The request:
Extract each line of the data and write it out again exactly.

-- start of Source material --

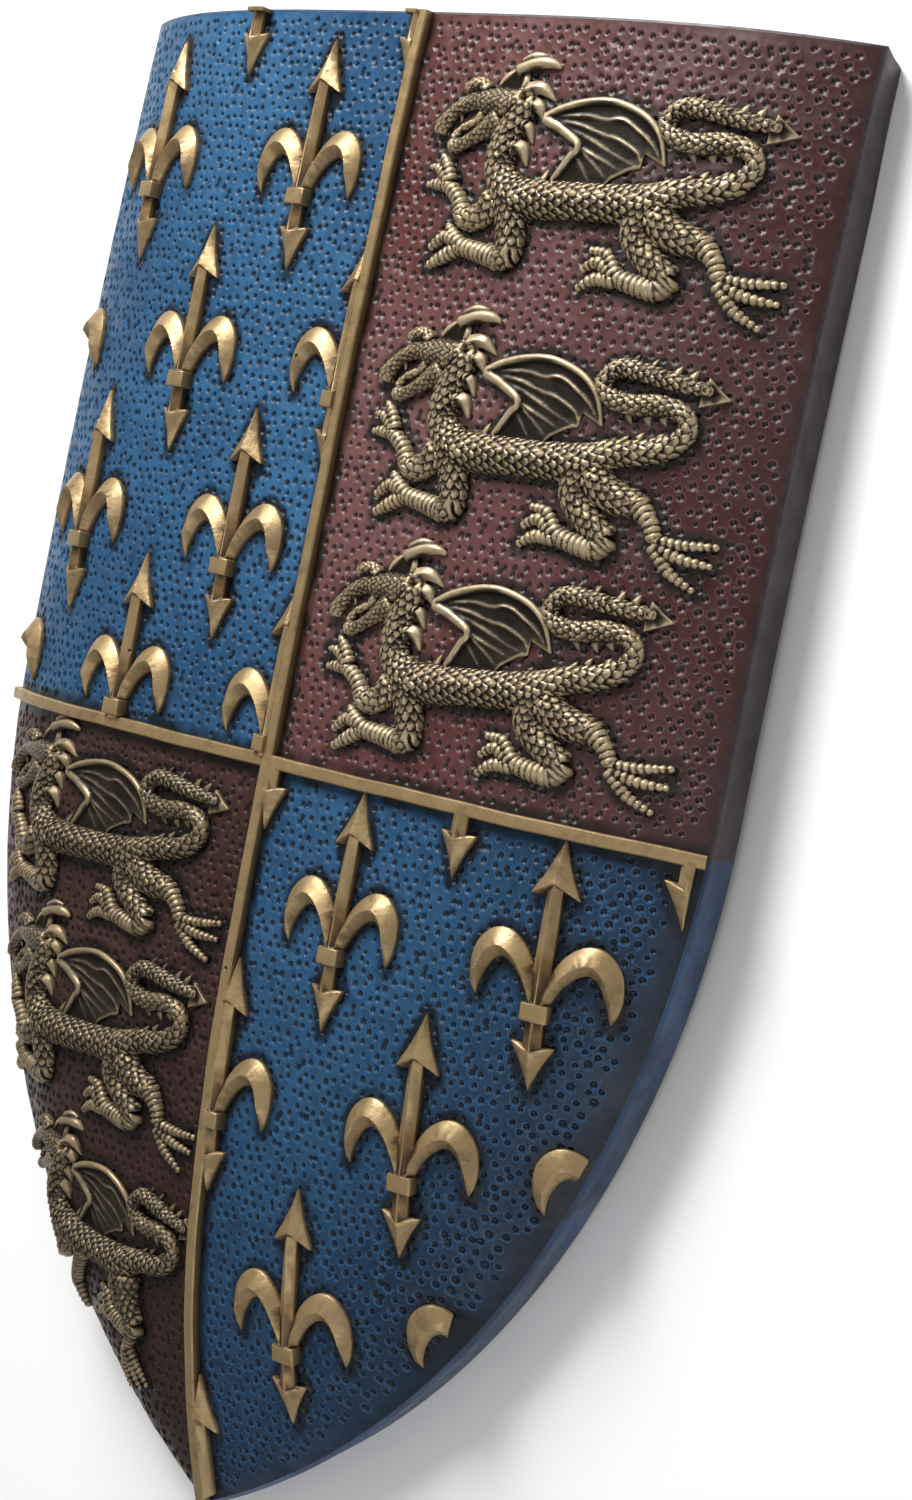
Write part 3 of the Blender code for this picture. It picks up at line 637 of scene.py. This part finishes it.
WING = [(27.2, 15.6), (31, 17.7), (36.5, 19.3), (42, 19.7), (47.7, 18.3), (51.5, 16.2), (54, 13.2),
        (55.8, 8.3), (51.2, 10.3), (50.8, 7.5), (46.9, 6.4), (44.2, 4.5), (43, 1), (32, 1), (34.8, 8),
        (36.2, 10.8), (31.6, 13.7)]
FINS = [([(14.2, 20.4), (15.8, 23.0), (19.2, 25.2), (19.8, 22), (18.6, 18.8), (16.5, 18)], 1.0),
        ([(74.4, 18.4), (75.0, 20.4), (77.4, 18.4), (79.6, 16.8), (76.5, 15.6), (74.0, 14.6),
          (74.2, 17)], 1.0)]
LEAVES = [[(13.8, 20.4, 0.8), (15.6, 23.2, 0.9), (19.6, 25.6, 0.5)],
          [(19.6, 25.6, 0.5), (20.2, 22.3, 0.9), (18.8, 18.8, 0.9)], [(16.2, 19.6, 0.5), (18.6, 23.2, 0.3)],
          [(21.5, 20.8, 1.6), (24.8, 21.3, 1.3), (28.4, 19.0, 0.2)],
          [(22.5, 18.2, 1.5), (25, 17.6, 1.3), (26.6, 14.9, 0.2)],
          [(21.5, 14.2, 1.5), (23.6, 13.2, 1.2), (24.9, 10.4, 0.2)],
          [(20.5, 9.6, 1.6), (23.2, 9.2, 1.4), (24.6, 6.0, 0.3)],
          [(74.4, 17.6, 0.6), (79.4, 16.9, 0.2)], [(74.4, 17.9, 0.5), (75.2, 20.2, 0.2)],
          [(74.4, 17.8, 0.5), (77.2, 18.3, 0.2)], [(74.3, 17.2, 0.5), (76.4, 15.9, 0.2)],
          [(74.2, 17.0, 0.5), (74.1, 14.9, 0.2)]]
# The skin, in squares: where the tail begins, and pitch and height of scales and rings
TAIL_START = 75
SCALE_PITCH, TAIL_PITCH, HEAD_PITCH, RING_PITCH = 1.6, 1.2, 1.0, 1.3
SCALE_HEIGHT, HEAD_HEIGHT, RING_HEIGHT = 0.58, 0.26, 0.36


def turned(line, pivot, angle):
    result = []
    for x, y, radius in line:
        out, up = x - pivot[0], y - pivot[1]
        result.append((pivot[0] + out * math.cos(angle) - up * math.sin(angle),
                       pivot[1] + out * math.sin(angle) + up * math.cos(angle), radius))
    return result


def limb_lines(kick, reach):
    """Limbs with scales, and feet with rings, after the turns at hip and shoulder."""
    scaled = [NEAR_HIND[:4], turned(FAR_HIND[:3], FAR_HIND[0], kick),
              turned(FAR_FORE[:4], FAR_FORE[0], reach), turned(NEAR_FORE[:4], NEAR_FORE[0], reach)]
    ringed = [NEAR_HIND[3:]] + HIND_TOES
    ringed += [turned(line, FAR_HIND[0], kick) for line in [FAR_HIND[2:]] + FAR_TOES]
    ringed += [turned(line, FAR_FORE[0], reach) for line in [FAR_FORE[3:]] + FAR_CLAWS]
    ringed += [turned(line, NEAR_FORE[0], reach) for line in [NEAR_FORE[3:]] + NEAR_CLAWS]
    return scaled, ringed


def tube(line, step=0.7, sides=14):
    points = np.array(smooth_line(line, step))
    along = np.gradient(points[:, :2], axis=0)
    along /= np.maximum(np.linalg.norm(along, axis=1), 1e-9)[:, None]
    rings = []
    angles = np.arange(sides) * 2 * math.pi / sides
    for (x, y, radius), (ax, ay) in zip(points, along):
        radius = max(radius, 0.15)
        lift = min(0.6 * radius, max(0.35 * (3.4 - radius), 0.0))
        rings.append([(x - ay * radius * math.cos(a), y + ax * radius * math.cos(a),
                       max(lift + radius * math.sin(a), UNDERSIDE)) for a in angles])
    return loft(rings)


def plate(outline, top):
    shape = bmesh.new()
    low = [shape.verts.new((x, y, UNDERSIDE)) for x, y in outline]
    high = [shape.verts.new((x, y, top)) for x, y in outline]
    for i in range(len(outline)):
        j = (i + 1) % len(outline)
        shape.faces.new((low[i], low[j], high[j], high[i]))
    shape.faces.new(low)
    shape.faces.new(high)
    bmesh.ops.recalc_face_normals(shape, faces=shape.faces)
    return shape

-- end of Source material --

Response:
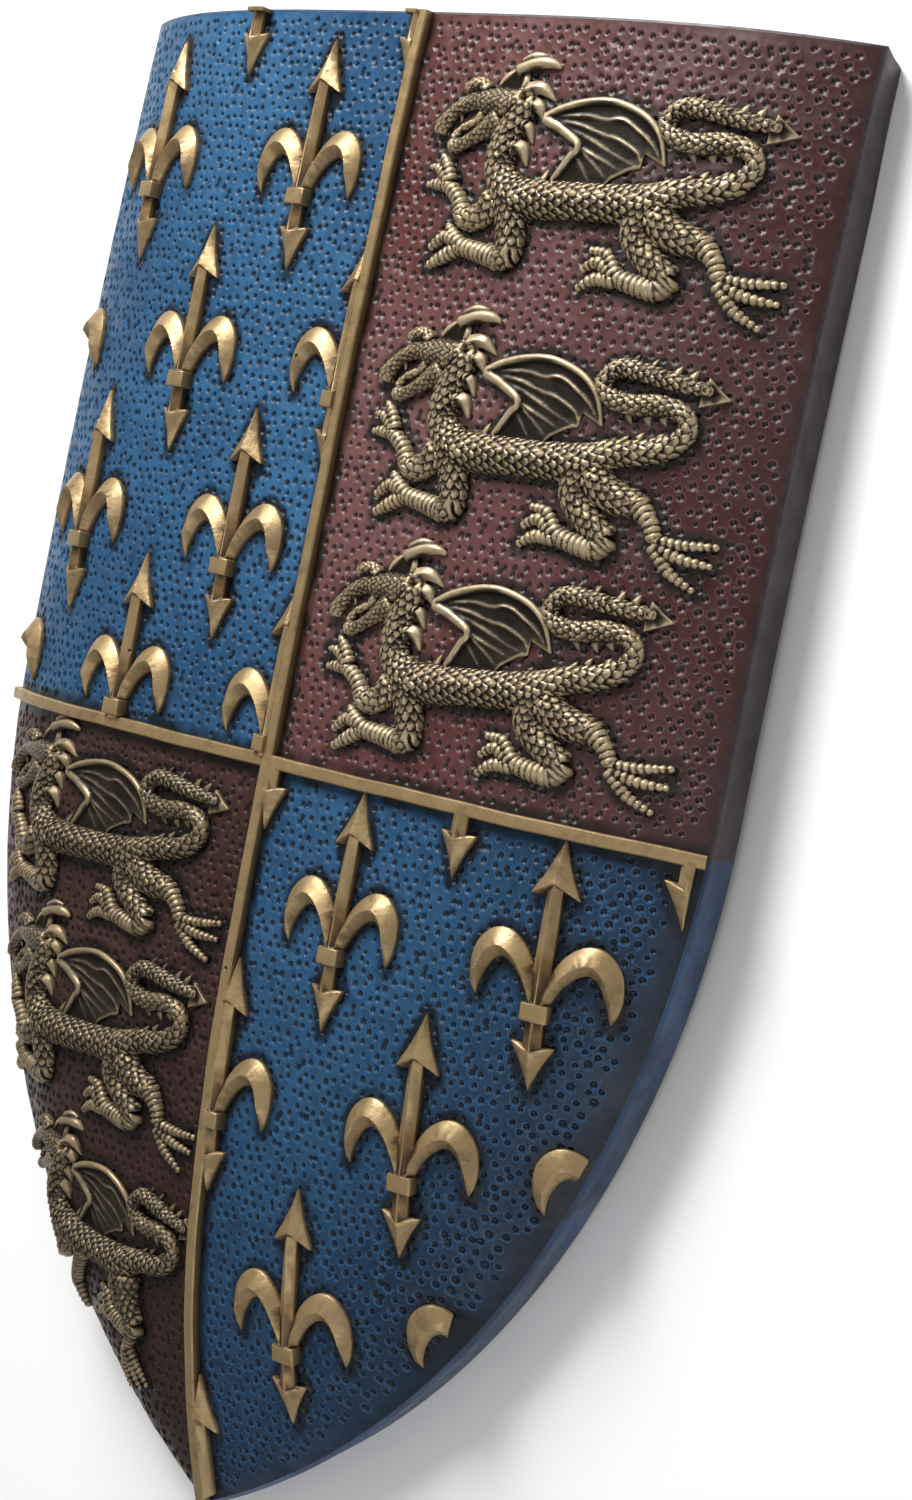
Write part 3 of the Blender code for this picture. It picks up at line 637 of scene.py. This part finishes it.
WING = [(27.2, 15.6), (31, 17.7), (36.5, 19.3), (42, 19.7), (47.7, 18.3), (51.5, 16.2), (54, 13.2),
        (55.8, 8.3), (51.2, 10.3), (50.8, 7.5), (46.9, 6.4), (44.2, 4.5), (43, 1), (32, 1), (34.8, 8),
        (36.2, 10.8), (31.6, 13.7)]
FINS = [([(14.2, 20.4), (15.8, 23.0), (19.2, 25.2), (19.8, 22), (18.6, 18.8), (16.5, 18)], 1.0),
        ([(74.4, 18.4), (75.0, 20.4), (77.4, 18.4), (79.6, 16.8), (76.5, 15.6), (74.0, 14.6),
          (74.2, 17)], 1.0)]
LEAVES = [[(13.8, 20.4, 0.8), (15.6, 23.2, 0.9), (19.6, 25.6, 0.5)],
          [(19.6, 25.6, 0.5), (20.2, 22.3, 0.9), (18.8, 18.8, 0.9)], [(16.2, 19.6, 0.5), (18.6, 23.2, 0.3)],
          [(21.5, 20.8, 1.6), (24.8, 21.3, 1.3), (28.4, 19.0, 0.2)],
          [(22.5, 18.2, 1.5), (25, 17.6, 1.3), (26.6, 14.9, 0.2)],
          [(21.5, 14.2, 1.5), (23.6, 13.2, 1.2), (24.9, 10.4, 0.2)],
          [(20.5, 9.6, 1.6), (23.2, 9.2, 1.4), (24.6, 6.0, 0.3)],
          [(74.4, 17.6, 0.6), (79.4, 16.9, 0.2)], [(74.4, 17.9, 0.5), (75.2, 20.2, 0.2)],
          [(74.4, 17.8, 0.5), (77.2, 18.3, 0.2)], [(74.3, 17.2, 0.5), (76.4, 15.9, 0.2)],
          [(74.2, 17.0, 0.5), (74.1, 14.9, 0.2)]]
# The skin, in squares: where the tail begins, and pitch and height of scales and rings
TAIL_START = 75
SCALE_PITCH, TAIL_PITCH, HEAD_PITCH, RING_PITCH = 1.6, 1.2, 1.0, 1.3
SCALE_HEIGHT, HEAD_HEIGHT, RING_HEIGHT = 0.58, 0.26, 0.36


def turned(line, pivot, angle):
    result = []
    for x, y, radius in line:
        out, up = x - pivot[0], y - pivot[1]
        result.append((pivot[0] + out * math.cos(angle) - up * math.sin(angle),
                       pivot[1] + out * math.sin(angle) + up * math.cos(angle), radius))
    return result


def limb_lines(kick, reach):
    """Limbs with scales, and feet with rings, after the turns at hip and shoulder."""
    scaled = [NEAR_HIND[:4], turned(FAR_HIND[:3], FAR_HIND[0], kick),
              turned(FAR_FORE[:4], FAR_FORE[0], reach), turned(NEAR_FORE[:4], NEAR_FORE[0], reach)]
    ringed = [NEAR_HIND[3:]] + HIND_TOES
    ringed += [turned(line, FAR_HIND[0], kick) for line in [FAR_HIND[2:]] + FAR_TOES]
    ringed += [turned(line, FAR_FORE[0], reach) for line in [FAR_FORE[3:]] + FAR_CLAWS]
    ringed += [turned(line, NEAR_FORE[0], reach) for line in [NEAR_FORE[3:]] + NEAR_CLAWS]
    return scaled, ringed


def tube(line, step=0.7, sides=14):
    points = np.array(smooth_line(line, step))
    along = np.gradient(points[:, :2], axis=0)
    along /= np.maximum(np.linalg.norm(along, axis=1), 1e-9)[:, None]
    rings = []
    angles = np.arange(sides) * 2 * math.pi / sides
    for (x, y, radius), (ax, ay) in zip(points, along):
        radius = max(radius, 0.15)
        lift = min(0.6 * radius, max(0.35 * (3.4 - radius), 0.0))
        rings.append([(x - ay * radius * math.cos(a), y + ax * radius * math.cos(a),
                       max(lift + radius * math.sin(a), UNDERSIDE)) for a in angles])
    return loft(rings)


def plate(outline, top):
    shape = bmesh.new()
    low = [shape.verts.new((x, y, UNDERSIDE)) for x, y in outline]
    high = [shape.verts.new((x, y, top)) for x, y in outline]
    for i in range(len(outline)):
        j = (i + 1) % len(outline)
        shape.faces.new((low[i], low[j], high[j], high[i]))
    shape.faces.new(low)
    shape.faces.new(high)
    bmesh.ops.recalc_face_normals(shape, faces=shape.faces)
    return shape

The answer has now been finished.